I missed the fact that it was working when you cleared the cache; I had the exact same issue myself, and it was because I was using the module I made in the same repo that showcased the example. Netlify had issues with this, due to the multiple package.json’s, where one defined the npm module and the other used the said npm module.

Not related; but it’s not impossible at all that submodules cause this.

Uninstalling the “Gatsby cache” Netlify plugin has resolved the issue (so the cache is now just for speeding up git clone?). Which is bonkers, because how is Gatsby even coming in to it if the error is “Error fetching branch”!?

But this is not an acceptable long-term solution because now builds are slow. We really lean on the cache to make deploys take a reasonable amount of time.

After having left the “Gatsby cache” plugin uninstalled for a few days, adding the plugin back in does not cause the issue to return.

So I guess the issue is resolved, but it isn’t a very satisfying resolution because we still have no idea what caused it, and don’t really understand what we changed to fix it.

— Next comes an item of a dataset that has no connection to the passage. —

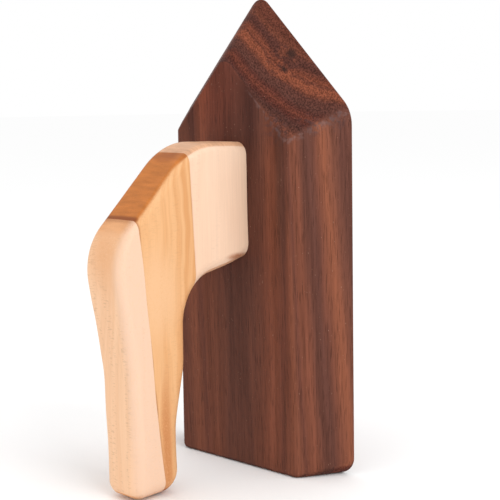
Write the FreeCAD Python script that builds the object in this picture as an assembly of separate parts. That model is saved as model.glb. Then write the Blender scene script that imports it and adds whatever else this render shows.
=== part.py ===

hi @LukeShu , i am inclined to agree - that does seem like a pretty unsatisfying solution.

a few questions:

have you reported the problems, like so, on the plugin page?


can you share with your package.json with us?

thank you, and i am glad it is at least working again now for the time being.

Hi @perry,

I’ve just now reported the problem to the plugin: Caused "Error fetching branch" · Issue #56 · jlengstorf/netlify-plugin-gatsby-cache · GitHub I’ve posted the package.json there (I can’t seem to figure out how to do non-image uploads here).

hi @LukeShu - i had a chance to chat with our gatsby pro the other day, and we discussed this. Current working hypothesis is that gatsby cache isn’t bulletproof - if there is something wonky with the cache it may break.

We are thinking that when you moved a submodule, if you didn’t clear the cache right after that, it may have hung on to some incorrect references that are causing these headaches. that would also explain why removing and then putting it back fixed it.